Effect of organic matter removal by low-temperature ashing on dispersion of undisturbed aggregates from a tropical crusting soil

• Published in: Geoderma Vol. 93; no. 3; pp. 311 - 324
• Main Authors: D'Acqui, L.P., Churchman, G.J., Janik, L.J., Ristori, G.G., Weissmann, D.A.
• Format: Journal Article
• Language: English
• Published: Amsterdam Elsevier B.V 01.12.1999; Elsevier
• Subjects: aggregates; crusting soils; Earth sciences; Earth, ocean, space; Exact sciences and technology; FTIR photoacoustic spectroscopy PAS; Geochemistry; low-temperature ashing (LTA); Soil and rock geochemistry; soil dispersion test; Soils; Surficial geology; Zimbabwe; Southern Africa; aggregates; FTIR photoacoustic spectroscopy PAS; low-temperature ashing (LTA); crusting soils; OM; soil dispersion test; Fourier transformation; physicochemical properties; spectroscopy; Africa; infrared spectra; organic materials; temperature; degradation; statistical analysis; low temperature; dispersion; soils
• ISSN: 0016-7061; 1872-6259
• DOI: 10.1016/S0016-7061(99)00073-7

Low-temperature ashing (LTA) can be used to remove organic matter (OM) from undisturbed soil aggregates with minimal disturbance and damage to soil microstructure.
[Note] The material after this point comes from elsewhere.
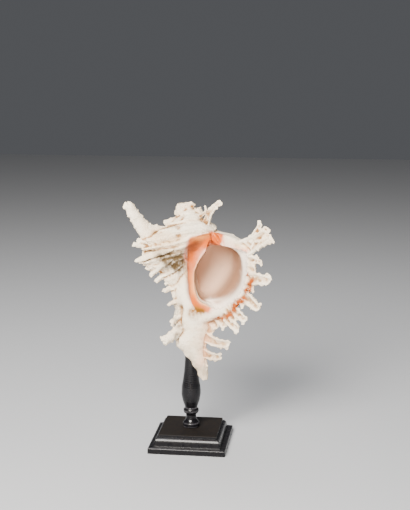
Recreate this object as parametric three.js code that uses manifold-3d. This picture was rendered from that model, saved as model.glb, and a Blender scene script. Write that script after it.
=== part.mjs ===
// A spiny murex shell held upright on a turned, ebonised stand.
// Millimetres, +Z up. The origin is the centre of the plinth's underside, on the stem's axis.
// The shell is worked out in a frame of its own: x right, y away from the viewer, z up the coil's
// axis, with heights written as the distance below the apex.

import * as THREE from 'three';
import { mergeVertices } from 'three/addons/utils/BufferGeometryUtils.js';
import Module from 'manifold-3d';

const wasm = await Module();
wasm.setup();

const degree = Math.PI / 180;
const touchGap = 0.3;

// Where the shell's frame sits in the object's frame: it leans back and rolls a little
const shellPlace = { x: 4.2, y: -3.8, z: 205, yaw: 7.2 * degree, lean: -10 * degree, roll: -5 * degree };
const apexHeight = 79.5;

// The coil: each whorl is growthPerTurn times the size of the one above it
const growthPerTurn = 1.85;
const spiralRate = Math.log(growthPerTurn) / (2 * Math.PI);
const lipAngle = -35 * degree;
const turns = 11 / 3;
const sutureHeight = 33;
const peripheryHeight = sutureHeight * growthPerTurn;
const basePole = 150;

// Three varices (the thick ribs) per turn, and how strongly each stands out, youngest first
const sector = 120;
const varixStrength = [
  { upper: 1, lower: 1 }, { upper: 1, lower: 1 }, { upper: 1.55, lower: 0.75 }, { upper: 0.55, lower: 1 },
];
const strengthChange = [98, 114];
const varixTail = 28;
const varixFront = 8;
const axialNode = { at: 60, spread: 15, rise: 0.07, from: 42, to: 76 };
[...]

A combination of LTA with FTIR photoacoustic spectroscopy PAS; which enables the study of sample surfaces) and appropriate soil dispersion tests was employed to assess the influence of OM on aggregate dispersion and to characterize the organic fractions involved in destabilizing or maintaining microstructure in a tropical soil that suffers severe crusting under cultivation. For this purpose, the cultivated soil was also compared with uncultivated soil from an adjacent field. This study suggested that the observed decrease in dispersion after LTA treatment of the aggregates of cultivated soil could be ascribed to the removal of negatively charged, low molecular weight humic substances. These substances, formed by the degradation of OM due to cultivation, may destabilize the microstructure of the soil under specific physico-chemical conditions. Conversely, the increase in dispersion, after LTA treatment, of the uncultivated soil, appeared to be caused by the removal of aliphatic hydrophobic compounds. These aliphatic compounds which were more abundant in the uncultivated soil, protect aggregates from the action of water (slaking and dispersion). The combination of LTA with soil dispersion test enabled to demonstrate, in this study, the contrasting roles of soil OM. These roles were related to the OM quality and its interaction with soil minerals.